Il re è rinco
di Marco Travaglio
A un certo punto del raccapricciante faccia a faccia dell’altra notte, si è avuta la netta sensazione che, se Trump avesse chiesto a bruciapelo a Biden “come ti chiami?”, il Capo del Mondo Libero non avrebbe saputo rispondere. Ma, per tutti i 90 minuti del derby fra il mascalzone esagitato e il mascalzone rintronato, le domande che galleggiavano sul capoccione phonato del primo e su quello incollato del secondo erano altre. Come ha potuto la Culla della Democrazia ridursi a una scelta tanto imbarazzante? Chi sta guidando davvero gli Usa e l’Occidente verso la terza guerra mondiale? Per quanto tempo ancora i dem americani e i commentatori internazionali al seguito pensavano di poter negare ciò che il mondo intero vede a occhio nudo da anni sullo stato pietoso in cui versa il “commander in chief”? Solo pochi giorni fa Repubblica spacciava una doverosa inchiesta del WSJ sulla salute mentale di Biden per un “attacco dei repubblicani”. E Domani spiegava che il presidente Usa sta una favola, ma i “trucchi” e le “fake news a basso costo” della “campagna di Trump vogliono farlo apparire confuso, lavorando su inquadrature e tagli per trasmettere un’idea falsata”. Certo, come no.

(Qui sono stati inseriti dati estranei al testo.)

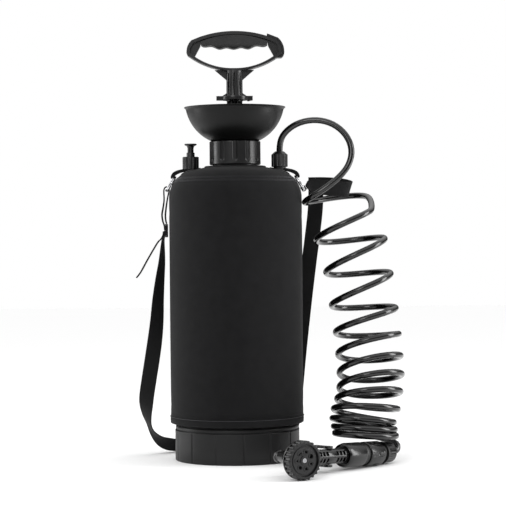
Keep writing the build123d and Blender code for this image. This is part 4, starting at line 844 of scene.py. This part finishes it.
@dataclass
class BossFittings:
    """The relief valve on the left boss and the hose outlet on the right one."""

    def build(self) -> None:
        """Dress both fittings."""
        dress(["relief_nut", "relief_body", "relief_pin", "hose_nut", "outlet_spigot",
               "dip_tube", "strainer"], FITTING_PLASTIC, 0.35)
        dress(["relief_seal", "outlet_seal", "relief_oring"], SEAL_RUBBER)
        dress(["relief_spring"], STEEL)


@dataclass
class CarryStrap:
    """The webbing tabs, split rings, slider and shoulder strap."""

    width: float = 21.5
    tab_width: float = 14.0
    tab_line: Outline = (
        (66.5, 407.3), (74.0, 406.0), (81.0, 404.4), (86.4, 401.6), (88.9, 397.4), (89.1, 394.6))
    under_line: Outline = (
        (68.0, 405.2), (75.0, 403.9), (80.6, 401.9), (84.6, 399.6), (86.9, 396.6), (88.9, 394.8))
    loop_line: Outline = (
        (-97.0, 331.3), (-98.1, 336.0), (-98.5, 344.0), (-97.0, 356.6), (-95.5, 366.0),
        (-94.5, 371.0), (-93.6, 375.0), (-92.95, 378.3), (-93.6, 381.3), (-95.6, 382.9),
        (-98.2, 382.3), (-99.9, 379.8), (-100.5, 376.0), (-100.2, 364.5), (-101.6, 354.0),
        (-103.3, 344.0), (-102.3, 335.0), (-100.2, 328.5), (-99.5, 321.8))
    tail_line: Outline = (
        (-101.3, 320.5), (-102.0, 315.0), (-105.0, 309.6), (-110.3, 303.9), (-124.0, 281.0),
        (-133.5, 264.0), (-139.8, 255.6))

    def build(self) -> None:
        """Make every length of webbing and the metalwork."""
        for side in Facing:
            self.tab(side)
        self.rings()
        self.loop()
        self.tail()
        self.long_run()
        self.fold()
        dress(["strap_slider"], EYELET_PLASTIC, 0.5)

    def declare(self, ribbon: Ribbon, nodes: Sequence[str]) -> None:
        """Args:
            ribbon: The webbing.
            nodes: The CAD nodes that it stands for.
        """
        piece = ribbon.build()
        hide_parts(*nodes)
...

Poi l’altra sera, come nella fiaba del re nudo ma senza bisogno del bambino, tutto il pianeta ha visto Rimbambiden al naturale: saltava di palo in frasca, biascicava frasi incomprensibili (poveri interpreti), infilava il prezzo dell’insulina nella risposta sull’Ucraina e i chip coreani in quella sull’età, vantava come un trionfo l’invereconda fuga da Kabul, ripeteva che Putin vuole invadere la Polonia e poi l’intera Europa, cose così. E non di fronte a un campione di dialettica, ma a un odioso e rozzo bullaccio che ficca i migranti e i veterani dappertutto, spara (anche lui) cifre a casaccio e mente (anche lui) a ogni respiro. Al confronto, il peggior politico italiano pare Churchill. Biden s’è distrutto da solo, con scene pietose che ricordano il tramonto dell’altro impero, quello sovietico, plasticamente incarnato dal corpo mummificato e surgelato di Breznev issato sulla balconata del Cremlino per mostrarsi ancora vivo con meccanici scatti del braccio. Eppure, fino all’altroieri, chi osava dire che l’Occidente è in mano a un rinco era un nemico della democrazia e un servo di Trump, oltreché di Putin. E i nemici delle “post-verità” trumpiane accreditavano quella bideniana per “non fare il gioco” di The Donald, senza accorgersi di lavorare proprio per lui. Perché, a quattro mesi dal voto, è difficile cambiare cavallo in corsa. E perché la reputazione della “democrazia” americana, diretta per finta da Rimbambiden e per davvero da una cricca di fantasmi mai eletti che gli fan dire e fare ciò che vogliono, è irrimediabilmente compromessa.